• _Data shown_
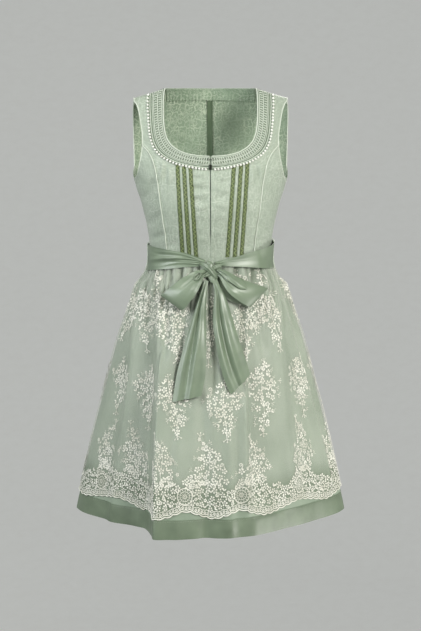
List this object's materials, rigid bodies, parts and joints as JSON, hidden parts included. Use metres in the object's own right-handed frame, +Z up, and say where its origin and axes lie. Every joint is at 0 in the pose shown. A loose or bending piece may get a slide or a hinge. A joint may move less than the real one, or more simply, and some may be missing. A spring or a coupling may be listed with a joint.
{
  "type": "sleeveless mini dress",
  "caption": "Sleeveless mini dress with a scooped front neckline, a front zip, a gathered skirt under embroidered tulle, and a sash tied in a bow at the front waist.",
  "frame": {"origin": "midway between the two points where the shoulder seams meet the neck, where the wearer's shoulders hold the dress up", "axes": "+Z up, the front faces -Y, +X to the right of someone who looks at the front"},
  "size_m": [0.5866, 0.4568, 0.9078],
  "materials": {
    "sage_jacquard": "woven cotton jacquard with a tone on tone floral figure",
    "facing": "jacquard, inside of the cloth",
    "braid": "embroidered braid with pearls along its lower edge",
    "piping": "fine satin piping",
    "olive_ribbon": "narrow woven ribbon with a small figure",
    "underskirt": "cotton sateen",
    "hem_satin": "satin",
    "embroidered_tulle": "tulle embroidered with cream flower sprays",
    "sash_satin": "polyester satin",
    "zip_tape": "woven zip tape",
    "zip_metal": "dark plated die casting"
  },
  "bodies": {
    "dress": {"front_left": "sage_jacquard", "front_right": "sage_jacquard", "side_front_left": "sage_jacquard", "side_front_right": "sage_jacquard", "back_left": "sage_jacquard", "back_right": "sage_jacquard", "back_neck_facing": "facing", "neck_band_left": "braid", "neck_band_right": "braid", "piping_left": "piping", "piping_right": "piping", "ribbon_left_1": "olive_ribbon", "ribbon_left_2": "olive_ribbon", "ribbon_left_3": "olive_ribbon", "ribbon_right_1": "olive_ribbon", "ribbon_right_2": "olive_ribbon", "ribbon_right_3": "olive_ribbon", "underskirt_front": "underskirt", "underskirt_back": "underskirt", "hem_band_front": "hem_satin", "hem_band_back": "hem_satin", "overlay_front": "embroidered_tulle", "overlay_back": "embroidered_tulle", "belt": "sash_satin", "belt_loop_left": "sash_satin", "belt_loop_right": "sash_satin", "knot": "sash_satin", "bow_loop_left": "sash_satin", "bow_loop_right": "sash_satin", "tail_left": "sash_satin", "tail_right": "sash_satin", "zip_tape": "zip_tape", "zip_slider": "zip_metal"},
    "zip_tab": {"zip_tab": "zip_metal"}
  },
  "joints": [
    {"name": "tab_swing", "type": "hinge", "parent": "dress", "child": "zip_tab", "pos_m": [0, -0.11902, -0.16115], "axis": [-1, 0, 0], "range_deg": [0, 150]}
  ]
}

• _Prompt_
Return all the data exactly as given.

• _The completed task_
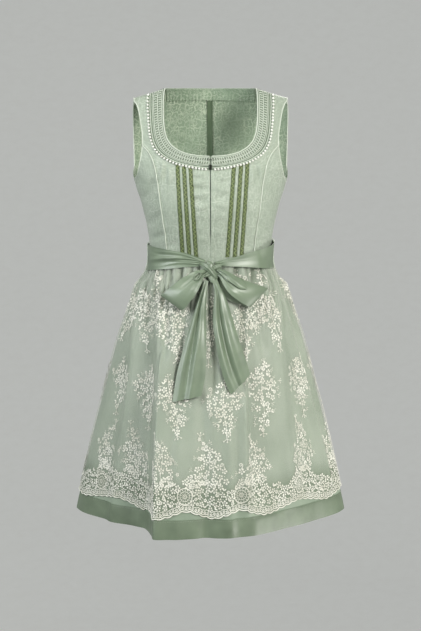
List this object's materials, rigid bodies, parts and joints as JSON, hidden parts included. Use metres in the object's own right-handed frame, +Z up, and say where its origin and axes lie. Every joint is at 0 in the pose shown. A loose or bending piece may get a slide or a hinge. A joint may move less than the real one, or more simply, and some may be missing. A spring or a coupling may be listed with a joint.
{
  "type": "sleeveless mini dress",
  "caption": "Sleeveless mini dress with a scooped front neckline, a front zip, a gathered skirt under embroidered tulle, and a sash tied in a bow at the front waist.",
  "frame": {"origin": "midway between the two points where the shoulder seams meet the neck, where the wearer's shoulders hold the dress up", "axes": "+Z up, the front faces -Y, +X to the right of someone who looks at the front"},
  "size_m": [0.5866, 0.4568, 0.9078],
  "materials": {
    "sage_jacquard": "woven cotton jacquard with a tone on tone floral figure",
    "facing": "jacquard, inside of the cloth",
    "braid": "embroidered braid with pearls along its lower edge",
    "piping": "fine satin piping",
    "olive_ribbon": "narrow woven ribbon with a small figure",
    "underskirt": "cotton sateen",
    "hem_satin": "satin",
    "embroidered_tulle": "tulle embroidered with cream flower sprays",
    "sash_satin": "polyester satin",
    "zip_tape": "woven zip tape",
    "zip_metal": "dark plated die casting"
  },
  "bodies": {
    "dress": {"front_left": "sage_jacquard", "front_right": "sage_jacquard", "side_front_left": "sage_jacquard", "side_front_right": "sage_jacquard", "back_left": "sage_jacquard", "back_right": "sage_jacquard", "back_neck_facing": "facing", "neck_band_left": "braid", "neck_band_right": "braid", "piping_left": "piping", "piping_right": "piping", "ribbon_left_1": "olive_ribbon", "ribbon_left_2": "olive_ribbon", "ribbon_left_3": "olive_ribbon", "ribbon_right_1": "olive_ribbon", "ribbon_right_2": "olive_ribbon", "ribbon_right_3": "olive_ribbon", "underskirt_front": "underskirt", "underskirt_back": "underskirt", "hem_band_front": "hem_satin", "hem_band_back": "hem_satin", "overlay_front": "embroidered_tulle", "overlay_back": "embroidered_tulle", "belt": "sash_satin", "belt_loop_left": "sash_satin", "belt_loop_right": "sash_satin", "knot": "sash_satin", "bow_loop_left": "sash_satin", "bow_loop_right": "sash_satin", "tail_left": "sash_satin", "tail_right": "sash_satin", "zip_tape": "zip_tape", "zip_slider": "zip_metal"},
    "zip_tab": {"zip_tab": "zip_metal"}
  },
  "joints": [
    {"name": "tab_swing", "type": "hinge", "parent": "dress", "child": "zip_tab", "pos_m": [0, -0.11902, -0.16115], "axis": [-1, 0, 0], "range_deg": [0, 150]}
  ]
}